- [Problem to solve]:
Your task is to return, exactly, the run of lines starting at the line holding "cad_parts[obj.name] = obj" and ending at the line holding "Socket = bpy.types.NodeSocket", both ends included and no other lines.
— Begin —
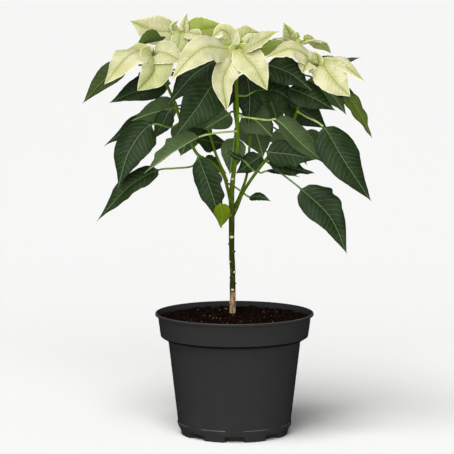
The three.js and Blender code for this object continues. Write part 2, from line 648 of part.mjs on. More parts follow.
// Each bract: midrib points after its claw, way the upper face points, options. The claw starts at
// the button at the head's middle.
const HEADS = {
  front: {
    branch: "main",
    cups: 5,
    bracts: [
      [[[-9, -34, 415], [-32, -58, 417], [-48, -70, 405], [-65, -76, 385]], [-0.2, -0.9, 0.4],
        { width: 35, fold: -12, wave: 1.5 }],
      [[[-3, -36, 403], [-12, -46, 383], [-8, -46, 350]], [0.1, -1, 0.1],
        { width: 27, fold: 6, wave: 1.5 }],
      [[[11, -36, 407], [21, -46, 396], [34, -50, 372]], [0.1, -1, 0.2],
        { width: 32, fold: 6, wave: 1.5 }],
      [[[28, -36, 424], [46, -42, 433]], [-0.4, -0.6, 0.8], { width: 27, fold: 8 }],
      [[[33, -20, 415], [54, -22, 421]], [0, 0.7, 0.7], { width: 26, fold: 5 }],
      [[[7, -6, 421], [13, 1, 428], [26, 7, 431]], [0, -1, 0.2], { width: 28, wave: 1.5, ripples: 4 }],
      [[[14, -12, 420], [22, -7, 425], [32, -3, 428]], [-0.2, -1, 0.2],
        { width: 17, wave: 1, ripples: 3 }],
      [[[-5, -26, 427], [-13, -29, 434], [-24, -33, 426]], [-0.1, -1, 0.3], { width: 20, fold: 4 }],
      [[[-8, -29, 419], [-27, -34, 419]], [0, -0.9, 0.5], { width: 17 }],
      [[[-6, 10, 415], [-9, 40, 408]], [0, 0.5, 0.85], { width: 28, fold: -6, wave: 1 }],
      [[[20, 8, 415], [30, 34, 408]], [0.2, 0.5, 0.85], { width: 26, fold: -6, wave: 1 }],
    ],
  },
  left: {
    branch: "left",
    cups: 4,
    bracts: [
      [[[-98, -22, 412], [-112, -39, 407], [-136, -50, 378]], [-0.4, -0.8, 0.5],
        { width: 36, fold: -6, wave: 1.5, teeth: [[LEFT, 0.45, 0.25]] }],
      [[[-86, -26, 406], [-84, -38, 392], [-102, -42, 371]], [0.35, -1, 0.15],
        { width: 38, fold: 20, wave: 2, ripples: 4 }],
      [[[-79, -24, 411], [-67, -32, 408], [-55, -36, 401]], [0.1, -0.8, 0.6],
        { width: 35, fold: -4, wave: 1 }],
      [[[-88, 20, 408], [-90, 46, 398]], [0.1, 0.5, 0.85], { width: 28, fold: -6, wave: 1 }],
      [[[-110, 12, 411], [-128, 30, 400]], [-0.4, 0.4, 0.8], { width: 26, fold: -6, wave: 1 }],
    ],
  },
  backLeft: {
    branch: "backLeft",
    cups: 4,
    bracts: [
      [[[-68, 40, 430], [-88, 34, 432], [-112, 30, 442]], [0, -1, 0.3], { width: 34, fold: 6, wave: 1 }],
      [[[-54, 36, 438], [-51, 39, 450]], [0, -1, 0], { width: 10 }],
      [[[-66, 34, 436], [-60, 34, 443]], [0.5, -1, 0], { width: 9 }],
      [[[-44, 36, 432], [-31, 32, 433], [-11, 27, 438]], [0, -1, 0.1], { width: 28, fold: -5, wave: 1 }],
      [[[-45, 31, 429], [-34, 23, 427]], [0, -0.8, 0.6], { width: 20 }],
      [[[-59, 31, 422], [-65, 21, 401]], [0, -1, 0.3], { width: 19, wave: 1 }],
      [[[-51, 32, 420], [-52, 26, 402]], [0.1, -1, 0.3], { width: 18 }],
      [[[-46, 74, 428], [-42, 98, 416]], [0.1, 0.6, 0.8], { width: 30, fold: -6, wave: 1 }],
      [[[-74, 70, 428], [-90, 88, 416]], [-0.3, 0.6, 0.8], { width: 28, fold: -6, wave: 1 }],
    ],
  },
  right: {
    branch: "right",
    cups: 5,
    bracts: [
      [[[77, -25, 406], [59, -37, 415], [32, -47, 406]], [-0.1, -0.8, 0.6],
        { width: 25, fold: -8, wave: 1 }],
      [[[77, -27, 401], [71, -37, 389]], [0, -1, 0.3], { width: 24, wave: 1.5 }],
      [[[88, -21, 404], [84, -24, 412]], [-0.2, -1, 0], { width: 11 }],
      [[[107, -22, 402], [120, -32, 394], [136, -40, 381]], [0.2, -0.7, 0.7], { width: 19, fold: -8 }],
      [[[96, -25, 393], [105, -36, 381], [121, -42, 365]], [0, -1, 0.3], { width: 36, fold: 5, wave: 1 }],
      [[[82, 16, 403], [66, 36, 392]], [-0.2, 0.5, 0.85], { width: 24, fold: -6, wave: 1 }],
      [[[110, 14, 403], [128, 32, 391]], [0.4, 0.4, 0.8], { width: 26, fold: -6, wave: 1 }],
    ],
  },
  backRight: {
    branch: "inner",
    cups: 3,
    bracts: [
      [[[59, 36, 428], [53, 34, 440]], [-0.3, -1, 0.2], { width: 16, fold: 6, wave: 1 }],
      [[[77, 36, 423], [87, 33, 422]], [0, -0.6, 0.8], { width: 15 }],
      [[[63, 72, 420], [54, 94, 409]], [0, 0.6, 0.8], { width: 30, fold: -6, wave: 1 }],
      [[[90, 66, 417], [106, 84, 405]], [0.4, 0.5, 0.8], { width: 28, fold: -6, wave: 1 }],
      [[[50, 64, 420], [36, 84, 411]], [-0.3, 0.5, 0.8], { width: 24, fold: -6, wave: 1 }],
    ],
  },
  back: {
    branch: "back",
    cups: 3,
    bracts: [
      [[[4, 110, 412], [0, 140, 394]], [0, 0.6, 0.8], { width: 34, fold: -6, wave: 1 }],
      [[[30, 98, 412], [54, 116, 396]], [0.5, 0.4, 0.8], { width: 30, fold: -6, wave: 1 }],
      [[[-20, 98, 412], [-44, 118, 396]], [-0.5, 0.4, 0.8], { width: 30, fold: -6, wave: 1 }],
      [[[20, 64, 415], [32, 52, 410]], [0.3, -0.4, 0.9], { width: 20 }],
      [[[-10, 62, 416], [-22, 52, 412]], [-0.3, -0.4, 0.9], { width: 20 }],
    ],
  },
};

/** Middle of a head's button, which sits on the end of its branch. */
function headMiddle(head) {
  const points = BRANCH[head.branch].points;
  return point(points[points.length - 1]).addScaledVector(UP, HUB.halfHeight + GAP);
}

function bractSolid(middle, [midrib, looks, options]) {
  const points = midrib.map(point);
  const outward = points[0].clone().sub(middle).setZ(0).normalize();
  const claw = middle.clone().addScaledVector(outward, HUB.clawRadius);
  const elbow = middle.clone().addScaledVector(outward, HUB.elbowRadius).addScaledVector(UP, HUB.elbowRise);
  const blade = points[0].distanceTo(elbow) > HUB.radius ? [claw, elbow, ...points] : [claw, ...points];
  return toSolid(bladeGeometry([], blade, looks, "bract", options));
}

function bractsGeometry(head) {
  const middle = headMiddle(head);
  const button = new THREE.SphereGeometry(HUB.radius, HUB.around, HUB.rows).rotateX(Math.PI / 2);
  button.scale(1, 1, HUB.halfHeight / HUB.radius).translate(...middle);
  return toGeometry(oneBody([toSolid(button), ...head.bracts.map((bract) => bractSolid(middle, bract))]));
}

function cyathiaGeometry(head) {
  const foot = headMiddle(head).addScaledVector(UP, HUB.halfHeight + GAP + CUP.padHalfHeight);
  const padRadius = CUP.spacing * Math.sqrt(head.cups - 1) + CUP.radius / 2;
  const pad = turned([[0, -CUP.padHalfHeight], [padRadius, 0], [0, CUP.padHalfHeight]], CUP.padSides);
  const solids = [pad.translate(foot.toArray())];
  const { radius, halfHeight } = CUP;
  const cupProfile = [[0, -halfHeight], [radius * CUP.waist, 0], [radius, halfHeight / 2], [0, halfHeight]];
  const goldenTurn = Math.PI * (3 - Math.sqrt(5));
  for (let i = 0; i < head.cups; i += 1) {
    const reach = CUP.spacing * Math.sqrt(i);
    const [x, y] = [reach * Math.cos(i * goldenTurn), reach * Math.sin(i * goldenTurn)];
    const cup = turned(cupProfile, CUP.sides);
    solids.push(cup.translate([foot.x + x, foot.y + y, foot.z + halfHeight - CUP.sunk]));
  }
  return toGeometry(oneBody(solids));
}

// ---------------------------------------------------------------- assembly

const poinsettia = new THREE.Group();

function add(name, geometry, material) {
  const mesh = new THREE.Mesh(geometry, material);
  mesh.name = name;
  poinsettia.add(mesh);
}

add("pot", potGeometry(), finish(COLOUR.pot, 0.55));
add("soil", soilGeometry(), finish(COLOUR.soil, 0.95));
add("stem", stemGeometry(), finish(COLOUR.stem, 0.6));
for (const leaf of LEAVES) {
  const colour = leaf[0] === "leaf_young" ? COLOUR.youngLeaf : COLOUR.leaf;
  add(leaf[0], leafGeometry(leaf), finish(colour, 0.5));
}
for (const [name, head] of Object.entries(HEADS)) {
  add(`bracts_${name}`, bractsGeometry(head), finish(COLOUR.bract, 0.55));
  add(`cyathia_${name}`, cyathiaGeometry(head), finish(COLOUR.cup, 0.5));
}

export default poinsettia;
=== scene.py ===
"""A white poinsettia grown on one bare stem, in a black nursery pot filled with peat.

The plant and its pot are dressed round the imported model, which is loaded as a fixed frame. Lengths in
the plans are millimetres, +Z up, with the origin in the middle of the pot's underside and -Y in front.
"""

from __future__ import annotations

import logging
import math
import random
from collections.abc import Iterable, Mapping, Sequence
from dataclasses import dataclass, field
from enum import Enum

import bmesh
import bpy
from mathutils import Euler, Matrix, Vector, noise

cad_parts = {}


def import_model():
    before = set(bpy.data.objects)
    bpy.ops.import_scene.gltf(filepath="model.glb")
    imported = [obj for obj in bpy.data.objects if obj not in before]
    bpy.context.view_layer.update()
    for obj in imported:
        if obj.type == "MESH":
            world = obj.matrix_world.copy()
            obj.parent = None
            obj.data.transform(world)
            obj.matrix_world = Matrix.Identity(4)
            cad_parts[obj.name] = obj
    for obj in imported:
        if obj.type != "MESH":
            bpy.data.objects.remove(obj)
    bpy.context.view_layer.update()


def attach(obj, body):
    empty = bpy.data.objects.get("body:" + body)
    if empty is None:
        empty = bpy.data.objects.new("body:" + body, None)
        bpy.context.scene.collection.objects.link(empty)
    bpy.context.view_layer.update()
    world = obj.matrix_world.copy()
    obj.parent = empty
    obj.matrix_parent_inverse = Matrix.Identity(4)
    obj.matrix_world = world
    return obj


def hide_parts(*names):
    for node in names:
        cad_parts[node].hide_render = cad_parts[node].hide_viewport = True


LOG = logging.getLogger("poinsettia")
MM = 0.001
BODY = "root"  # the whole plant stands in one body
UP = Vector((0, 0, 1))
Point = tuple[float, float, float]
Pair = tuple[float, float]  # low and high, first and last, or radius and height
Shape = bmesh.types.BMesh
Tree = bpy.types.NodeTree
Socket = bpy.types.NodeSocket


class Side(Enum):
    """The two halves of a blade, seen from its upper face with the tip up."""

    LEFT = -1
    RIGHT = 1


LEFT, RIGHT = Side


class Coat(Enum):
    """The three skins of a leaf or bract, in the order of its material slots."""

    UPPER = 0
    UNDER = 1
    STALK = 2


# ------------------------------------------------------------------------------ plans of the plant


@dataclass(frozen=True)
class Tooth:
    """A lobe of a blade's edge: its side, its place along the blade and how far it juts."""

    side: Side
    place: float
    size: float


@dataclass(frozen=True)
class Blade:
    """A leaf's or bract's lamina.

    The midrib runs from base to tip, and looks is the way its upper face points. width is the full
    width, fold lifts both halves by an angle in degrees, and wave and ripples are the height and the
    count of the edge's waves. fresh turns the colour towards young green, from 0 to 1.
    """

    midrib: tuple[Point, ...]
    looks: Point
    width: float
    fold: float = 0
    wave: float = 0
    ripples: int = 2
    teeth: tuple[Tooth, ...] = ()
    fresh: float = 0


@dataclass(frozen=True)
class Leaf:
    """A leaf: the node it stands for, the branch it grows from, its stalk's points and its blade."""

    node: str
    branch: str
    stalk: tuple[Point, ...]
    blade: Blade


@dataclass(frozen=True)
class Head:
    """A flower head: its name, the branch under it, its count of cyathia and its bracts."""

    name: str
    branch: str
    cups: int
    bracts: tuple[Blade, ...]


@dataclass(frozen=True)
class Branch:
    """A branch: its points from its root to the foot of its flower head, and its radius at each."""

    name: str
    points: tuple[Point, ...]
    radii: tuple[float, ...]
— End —
- [Written response]:
            cad_parts[obj.name] = obj
    for obj in imported:
        if obj.type != "MESH":
            bpy.data.objects.remove(obj)
    bpy.context.view_layer.update()


def attach(obj, body):
    empty = bpy.data.objects.get("body:" + body)
    if empty is None:
        empty = bpy.data.objects.new("body:" + body, None)
        bpy.context.scene.collection.objects.link(empty)
    bpy.context.view_layer.update()
    world = obj.matrix_world.copy()
    obj.parent = empty
    obj.matrix_parent_inverse = Matrix.Identity(4)
    obj.matrix_world = world
    return obj


def hide_parts(*names):
    for node in names:
        cad_parts[node].hide_render = cad_parts[node].hide_viewport = True


LOG = logging.getLogger("poinsettia")
MM = 0.001
BODY = "root"  # the whole plant stands in one body
UP = Vector((0, 0, 1))
Point = tuple[float, float, float]
Pair = tuple[float, float]  # low and high, first and last, or radius and height
Shape = bmesh.types.BMesh
Tree = bpy.types.NodeTree
Socket = bpy.types.NodeSocket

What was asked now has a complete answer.